While there is some debate about whether Luffy felt like he needed Gear Five for this bout or if he just does it for the feeling of freedom, I'd like to put forward that he was just mad about Atlas, at least at first. We've already seen him half-shift just from being frustrated at holographic food. The euphoria of Nika's freedom could have taken over after the transformation. There's so much we don't know about how this form works yet.
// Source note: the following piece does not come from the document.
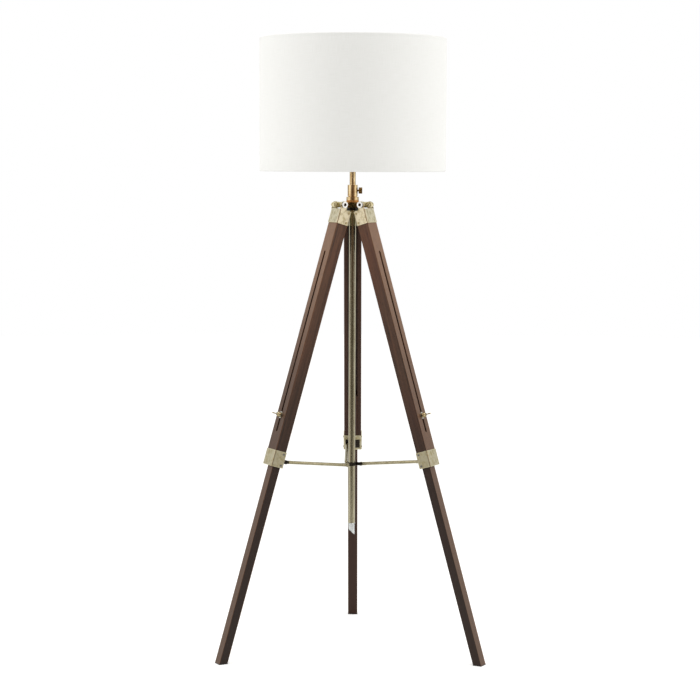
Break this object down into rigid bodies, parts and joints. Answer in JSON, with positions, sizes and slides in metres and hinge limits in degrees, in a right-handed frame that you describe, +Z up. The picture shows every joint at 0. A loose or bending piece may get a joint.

Lucci's awakening is a great design on its own, but I can't help feeling the rules about awakenings, especially Zoan ones, are only getting muddier. How far do we read into the wreath of smoke as a sign of awakening, considering Enel and all Gear Four forms also had it? Lucci's hair is also standing up and burning like Wano's koma-animals, but Luffy had that back in Snakeman form, and Kaido and Momo's dragon forms also both have it. I don't think there's any one visual trait we can say for sure is meant to indicate an awakened form, particularly when the ones from Impel Down have so little in common with the recent ones (even accounting for Oda changing his awakening plans over time). Well, I'm sure it'll all get sorted out eventually.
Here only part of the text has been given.